We have to love those who hate us. We have to love those who are threatening our friends and family, and destroying our world. We have to love them, because God first loved us.
Is that hard for you? It is for me.
Even in the best of times, we live in a rough and complicated world. Humans fight over control and status and resources. We hurt one another. We band together in our little tribes and cliques for protection.
So it’s easy to hate other people. It’s totally natural. And when there are people who threaten us and those we care about, this hate is even reasonable.
These days, it feels like there are more people to be afraid of than usual. Our world is literally on fire, and at any given moment it can feel like at least half the country is our enemy.
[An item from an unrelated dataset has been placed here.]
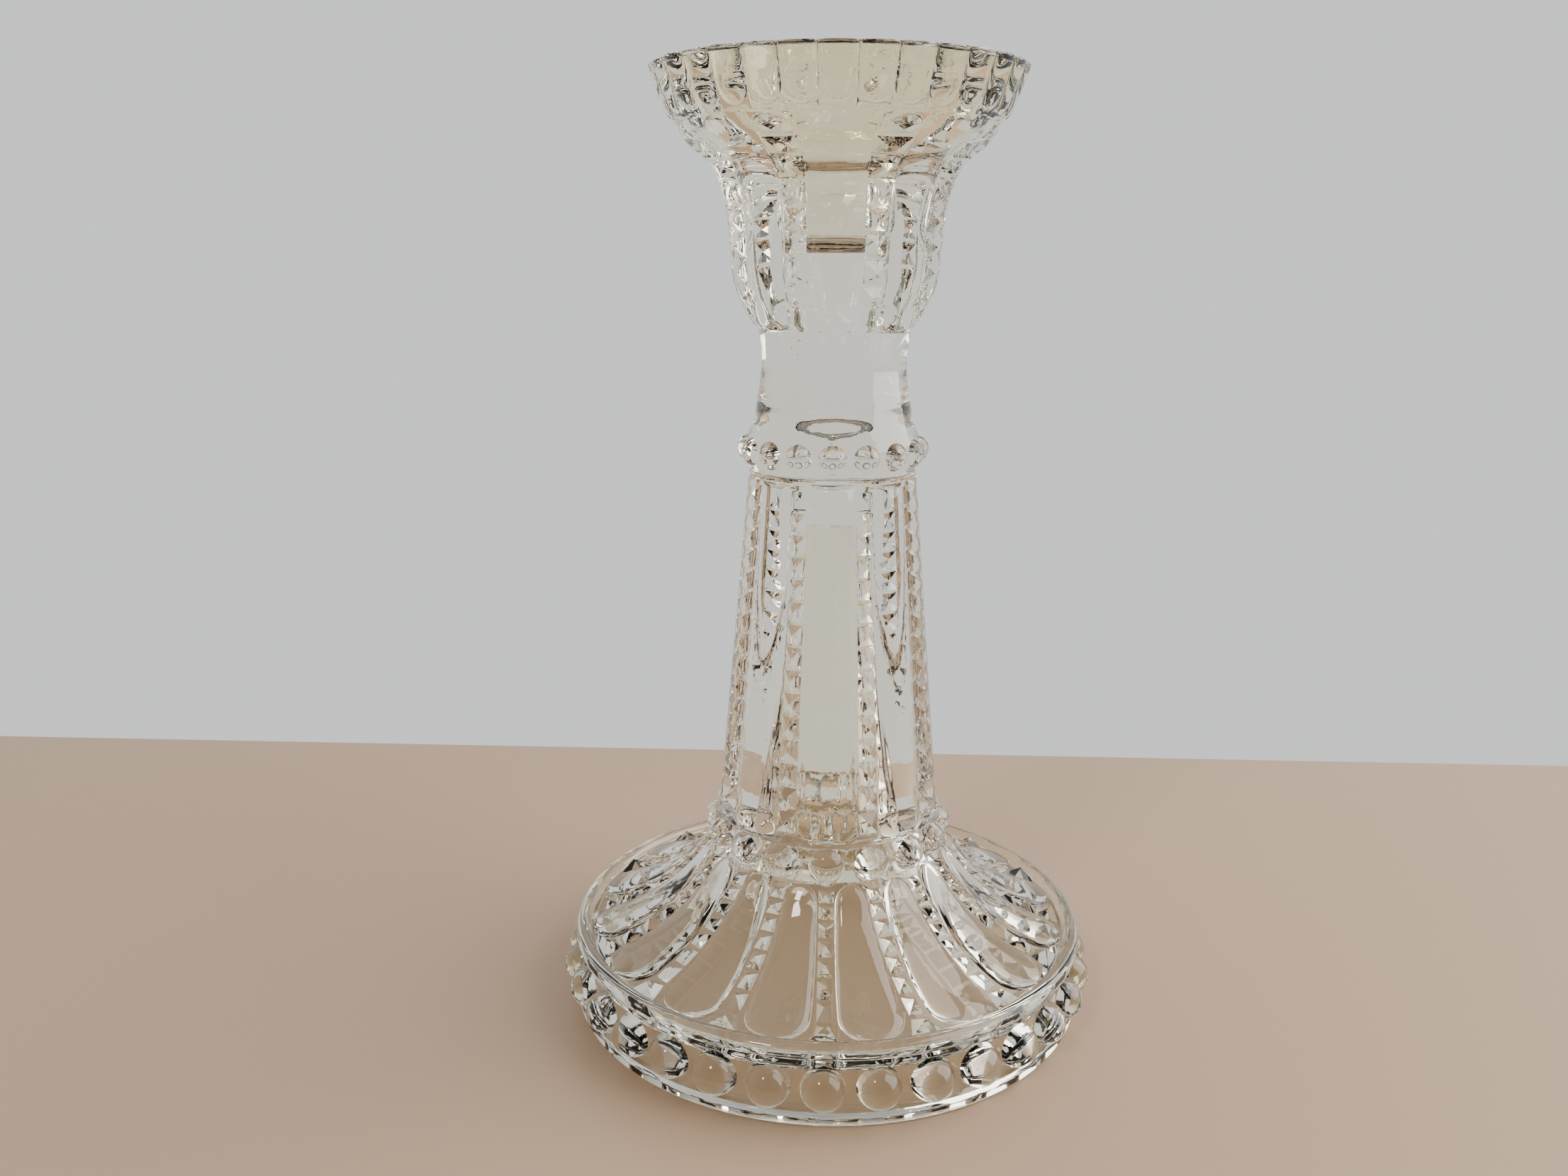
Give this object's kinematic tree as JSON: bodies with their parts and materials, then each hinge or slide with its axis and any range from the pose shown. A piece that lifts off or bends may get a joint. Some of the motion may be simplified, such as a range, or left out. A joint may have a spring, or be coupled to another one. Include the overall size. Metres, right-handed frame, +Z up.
{
  "type": "glass candlestick",
  "caption": "Clear pressed-glass candlestick: flared panelled candle cup, waisted neck, beaded collar, tapered hollow panelled stem, and a wide beaded foot with teardrop lobes.",
  "frame": {"origin": "centre of the circle that the foot stands on", "axes": "+Z up along the stem, from the foot to the candle cup; +X through the middle of a smooth panel"},
  "size_m": [0.1234, 0.1234, 0.205],
  "materials": {
    "clear_glass": "fire-polished pressed glass with a faint straw tint"
  },
  "bodies": {
    "root": {"rim": "clear_glass", "cup": "clear_glass", "cup_points": "clear_glass", "neck": "clear_glass", "collar": "clear_glass", "collar_beads": "clear_glass", "stem": "clear_glass", "stem_points": "clear_glass", "foot_collar": "clear_glass", "foot_collar_beads": "clear_glass", "skirt": "clear_glass", "skirt_lobes": "clear_glass", "skirt_points": "clear_glass", "foot_rim": "clear_glass", "foot_rim_beads": "clear_glass"}
  },
  "joints": []
}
This isn’t an accident. We are being intentionally primed to hate one another. By pundits on the news. Ads and posts on social media. Government leaders and celebrities. Neighbors who don’t wear their masks (Or maybe, you know, do that nose-sticking-out thing – don’t you hate that?). Even friends and family members are easy to hate when we disagree with them on important issues.
In this context, John has news for us.
First, here’s the bad news:
If we hate other people, we can’t possibly love God.
But there is good news, too:
Because of what God has done for us in Jesus, we have the power to be conduits for God’s love.
We can choose to love each and every person who crosses our path. Not because we are so spiritually attuned or loving or generous, but because God first loved us while we still hated him. Living in his resurrection life, we can find the boldness to love even those who are hurting us, our country, and our planet.
What would it feel like to dwell in faith, hope, and love, and to feel the hatred and fear fall away?
How would this love transform our lives? How might our world change – what impossible things would become possible – if we loved one another?
Beloved, since God loved us so much, we also ought to love one another. No one has ever seen God; if we love one another, God lives in us, and his love is perfected in us.